AI drone limitations.
It would be wrong to suggest there aren't obstacles to overcome with AI drones. There are still only a handful of companies and projects that combine AI and drones. Mostly, these are for transmission line or wind turbine inspections where the drone looks for problems on the powerline or cracked turbine blades. Data collection and labeling remains a big task. Sometimes, if you're lucky, someone already has a database of labeled images. A good place to start is TensorFlow's Datasets or TFDS which is a repository of over 200 unique labeled datasets.
If you need your own dataset, it's going to take considerable effort to get a good enough set of images to create an accurate model. While we got a reasonable result with 5,000 images above, a real application is going to need 15,000 images or more for a better degree of accuracy. Most drones also won't fly in adverse weather conditions, so if your security system can't fly then you're going to need backup security guards. Finally, drones have a very limited flight time, and any automated flight will need multiple batteries, so they're not fully automated as yet.

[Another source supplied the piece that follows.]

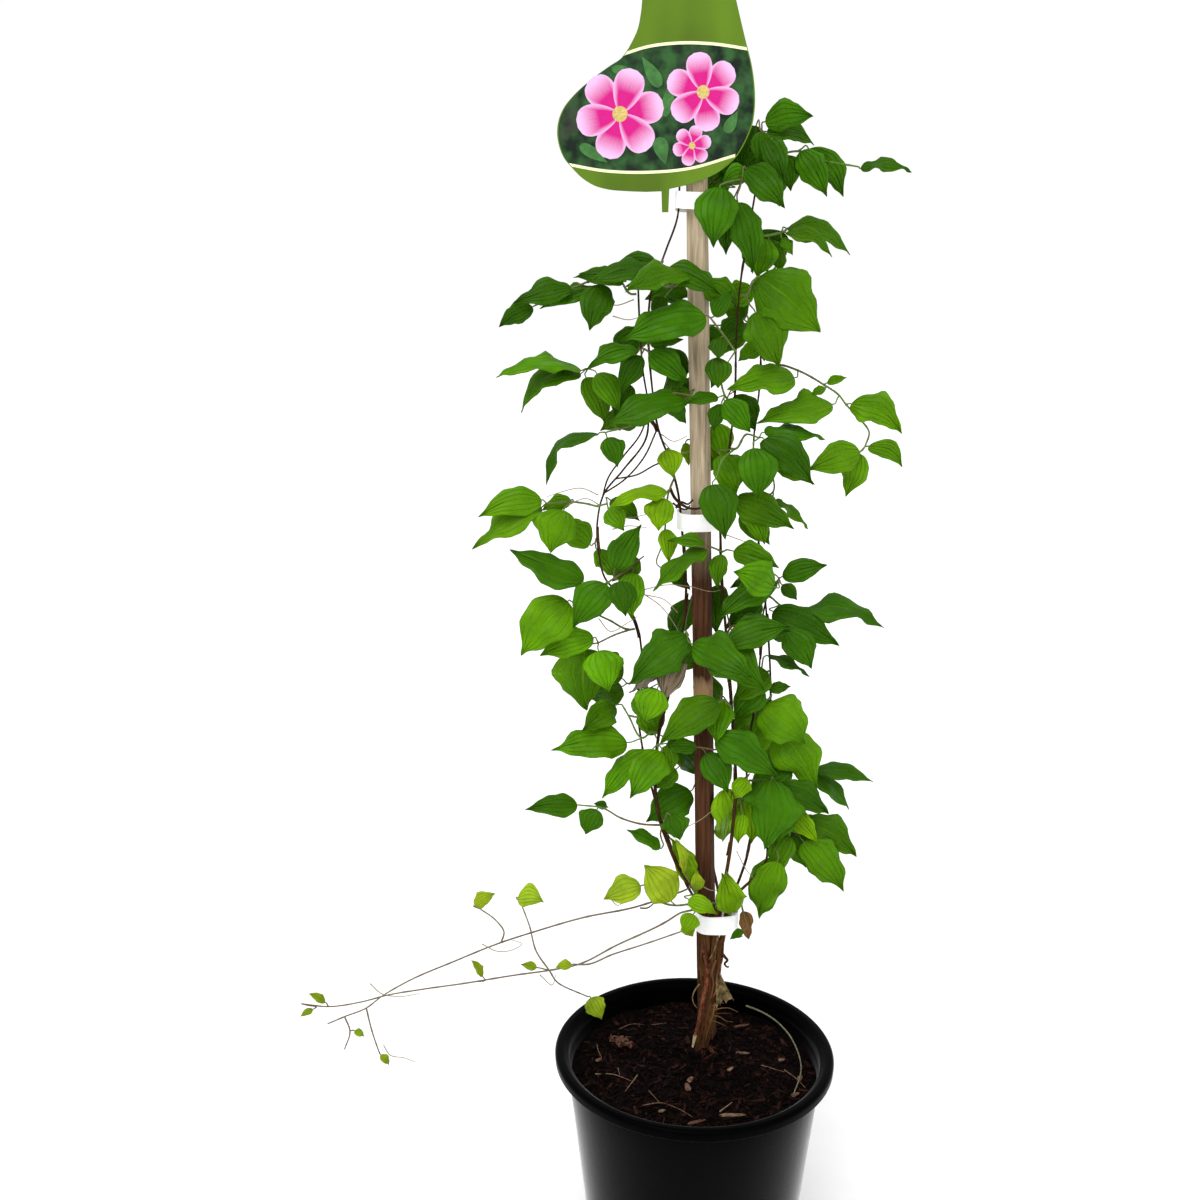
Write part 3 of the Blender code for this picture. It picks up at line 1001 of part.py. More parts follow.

AI and drones, in summary.
AI and drones are very complimentary technologies. Although there are flight time limitations with the current drones on the market, battery technology is rapidly advancing by leaps and bounds. And, while there are also issues finding or creating a labeled dataset, there have been recent advancements in using computer generated synthetic datasets which are very promising. In a few years expect to see a large number of outdoor and indoor manual tasks being automated by drones. Most of the work it will replace are mundane, labor intensive tasks more suited to computers. Ultimately, this will free up humans to do much more interesting work.